Want to Be More Productive While Working From Home? Get Up and Move Aroundon December 1, 2020 at 4:53 pm

At this point in the pandemic, your days might feel as though they’re getting longer and more repetitive. You might also find yourself having problems focusing. But instead of endlessly staring at your screen, you might want to try giving up and getting up — at least for a short while.

Taking a break to exercise has been consistently shown to have benefits on cognition. That’s according to Charles Hillman, the co-director of the Center for Cognitive and Brain Health at Northeastern University in Boston. Hillman has been studying the relationship between exercise and cognition for decades and has generally found that making time for a 20-minute brisk walk can improve work performance and brain function.

Take a Walk

Hillman and his colleagues have tested the mental effects of walking on children and young adults at their lab. Generally, they measure the effects of a single dose of exercise (which they’ve defined as a 20-minute walk) on both cognitive test performance and changes to the neural electrical system in the brain. Based on which regions of the brain light up after exercise, they can draw some associations between exercise and different aspects of brain function — including allocation of attention, processing speed, working memory, and the ability to multitask.
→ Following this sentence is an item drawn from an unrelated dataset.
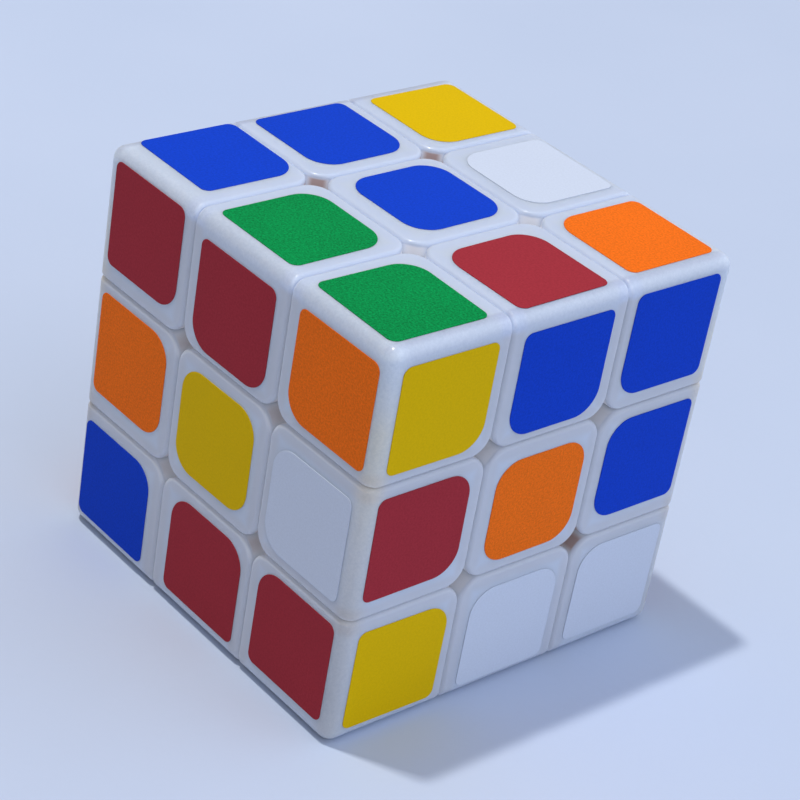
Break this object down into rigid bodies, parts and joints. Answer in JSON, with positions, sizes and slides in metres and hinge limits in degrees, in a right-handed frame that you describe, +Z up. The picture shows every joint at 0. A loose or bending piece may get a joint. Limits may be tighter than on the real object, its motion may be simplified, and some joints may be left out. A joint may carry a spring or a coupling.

Overall, they’ve found that the effects of walking on cognitive function last around an hour. But Hillman noted that the lab has not yet tested multiple bouts of exercise throughout the day. But note that you probably don’t need to schedule multiple, 20-minute walks to reach peak productivity. Smaller changes can have other impacts as well.
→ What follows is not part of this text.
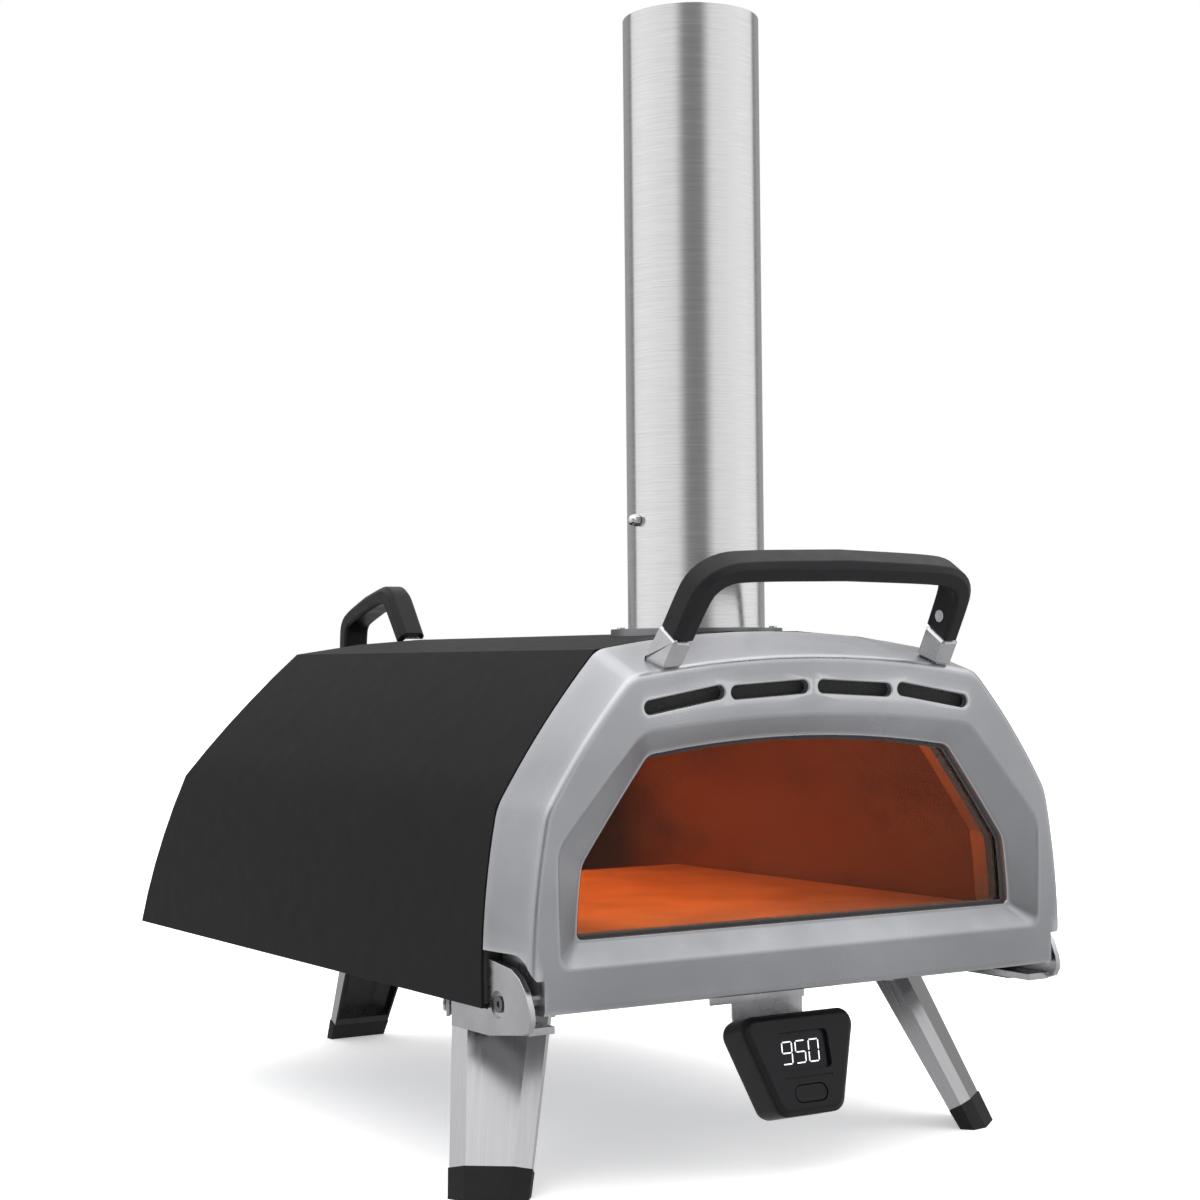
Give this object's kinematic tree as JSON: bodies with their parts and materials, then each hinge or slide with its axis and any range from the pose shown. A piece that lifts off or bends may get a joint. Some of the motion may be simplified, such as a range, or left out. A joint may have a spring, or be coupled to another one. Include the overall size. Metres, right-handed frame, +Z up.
{
  "type": "wood fired pizza oven",
  "caption": "Portable wood fired pizza oven with an arched insulated shell, a windowed drop-down door, a rear fuel hatch, a round chimney, folding legs and a digital thermometer.",
  "frame": {"origin": "middle of the whole oven's bounding box, on the ground plane under the feet", "axes": "+Z up, -Y the way the door faces, +X to the right seen from the front"},
  "size_m": [0.481, 0.8124, 0.845],
  "materials": {
    "shell_black": "matte fine-texture powder coat",
    "cast_aluminium": "satin, lightly blasted casting",
    "brushed_stainless": "brushed around the tube",
    "leg_steel": "brushed along the leg",
    "bright_steel": "bright brushed",
    "stainless": "satin",
    "screw_steel": "polished",
    "collar_steel": "satin, darkened",
    "dark_steel": "heat-proof matte black",
    "liner_steel": "mill finish, heat-tinted",
    "galvanised_steel": "zinc-coated",
    "nylon_black": "fine grain",
    "rubber": "matte",
    "gasket": "woven heat-proof tape",
    "blanket": "ceramic fibre",
    "stone": "unglazed cordierite",
    "glass": "clear heat-proof glass",
    "hub_plastic": "satin",
    "display_black": "gloss"
  },
  "bodies": {
    "oven": {"outer_shell": "shell_black", "inner_liner": "liner_steel", "insulation_blanket": "blanket", "base_pan": "galvanised_steel", "front_frame": "dark_steel", "rear_panel": "shell_black", "baking_stone": "stone", "stone_rails": "liner_steel", "temperature_probe": "stainless", "fuel_box": "dark_steel", "hatch_hinge_pin": "stainless", "vent_studs": "screw_steel", "chimney_collar": "collar_steel", "collar_screws": "screw_steel", "chimney_tube": "brushed_stainless", "hinge_bracket_left": "bright_steel", "hinge_bracket_right": "bright_steel", "door_hinge_pins": "stainless", "bracket_screws": "screw_steel", "leg_mounts": "galvanised_steel", "leg_pins": "stainless", "hub_bracket": "bright_steel", "hub_case": "hub_plastic", "hub_face": "hub_plastic", "hub_display": "display_black", "battery_cover": "hub_plastic"},
    "door": {"door_frame": "cast_aluminium", "window_gasket": "gasket", "door_glass": "glass", "glass_retainer": "stainless", "retainer_screws": "screw_steel", "door_liner": "liner_steel", "door_ferrules": "cast_aluminium", "door_grip": "nylon_black", "door_handle_screws": "screw_steel"},
    "hatch": {"fuel_hatch": "shell_black", "hatch_ferrules": "cast_aluminium", "hatch_grip": "nylon_black", "hatch_handle_screws": "screw_steel"},
    "tray": {"fuel_tray": "galvanised_steel", "fuel_grate": "dark_steel", "tray_pull": "stainless"},
    "vent": {"vent_slider": "stainless"},
    "damper": {"damper_plate": "stainless", "damper_shaft": "stainless", "damper_nut": "screw_steel", "damper_lever": "stainless"},
    "left_leg": {"leg_front_left": "leg_steel", "foot_front_left": "rubber"},
    "right_leg": {"leg_front_right": "leg_steel", "foot_front_right": "rubber"},
    "rear_leg": {"leg_rear": "leg_steel", "foot_rear": "rubber"},
    "button": {"hub_button": "hub_plastic"}
  },
  "joints": [
    {"name": "door_hinge", "type": "hinge", "parent": "oven", "child": "door", "pos_m": [0, -0.3466, 0.141], "axis": [1, 0, 0], "range_deg": [0, 95]},
    {"name": "hatch_hinge", "type": "hinge", "parent": "oven", "child": "hatch", "pos_m": [0, 0.1914, 0.3685], "axis": [1, 0, 0], "range_deg": [0, 100]},
    {"name": "tray_slide", "type": "slide", "parent": "oven", "child": "tray", "axis": [0, 1, 0], "range_m": [0, 0.15]},
    {"name": "vent_slide", "type": "slide", "parent": "oven", "child": "vent", "axis": [1, 0, 0], "range_m": [0, 0.012]},
    {"name": "damper_turn", "type": "hinge", "parent": "oven", "child": "damper", "pos_m": [0, -0.2166, 0.465], "axis": [1, 0, 0], "range_deg": [0, 90]},
    {"name": "left_leg_fold", "type": "hinge", "parent": "oven", "child": "left_leg", "pos_m": [-0.1765, -0.2271, 0.12], "axis": [0.7826, -0.6225, 0], "range_deg": [0, 115]},
    {"name": "right_leg_fold", "type": "hinge", "parent": "oven", "child": "right_leg", "pos_m": [0.1765, -0.2271, 0.12], "axis": [0.7826, 0.6225, 0], "range_deg": [0, 115]},
    {"name": "rear_leg_fold", "type": "hinge", "parent": "oven", "child": "rear_leg", "pos_m": [0, 0.3074, 0.12], "axis": [-1, 0, 0], "range_deg": [0, 115]},
    {"name": "button_press", "type": "slide", "parent": "oven", "child": "button", "axis": [0, 0.9659, -0.2588], "range_m": [0, 0.0012], "stiffness_N_per_m": 600}
  ]
}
How this plays out in real-world situations is more difficult to test. Several studies on how exercise impacts student performance in the classroom have not shown significant improvements. But exercise doesn’t seem to have negative impacts on academic achievement, either.

Standing Time

Among adults, simply standing while working might be a good thing. In one recent study, researchers measured how standing desks affected productivity and health for employees in an office setting. Washington State University ergonomics researchers Jia-Hua Lin and Stephen Bao examined how different sitting and standing work schedules affected employees’ productivity at a call center. To do this, they randomly assigned four days of different sit-stand schedules, and they looked at the length of time spent on calls and filling out forms. Lin cautioned that the study was too small to provide statistically significant results, but they did see a trend in which employees that spent more time standing were able to wrap up phone calls more quickly.

Overall, Lin noticed that the point of the study was to show that standing wouldn’t make productivity worse, as employers might use that as an excuse to not purchase standing desks. In addition to boosting productivity, the study found that standing desks made employees feel better physically. Employees with the longest standing schedule had less swollen feet and better posture at the end of the day.

Lin worries that people working from home might not have access to ergonomically correct chairs and standing desks.

“In the workplace, the employer can provide this kind of help, but for people working from home, we cannot send experts to individual houses to set things up,” Lin says.

Working from home, however, might allow some people to take more breaks to get up and move. This could offset some of the downsides of less-than-ideal working conditions. In Lin’s research, employees that took breaks in the workday — whether to go on a walk or engage in another type of downtime — had better physiological measures at the end of the day, as well as less foot swelling and better posture.

So, if you’re slumped over your makeshift bedroom desk, the best thing you can do for productivity and mood is to get up and go for a walk.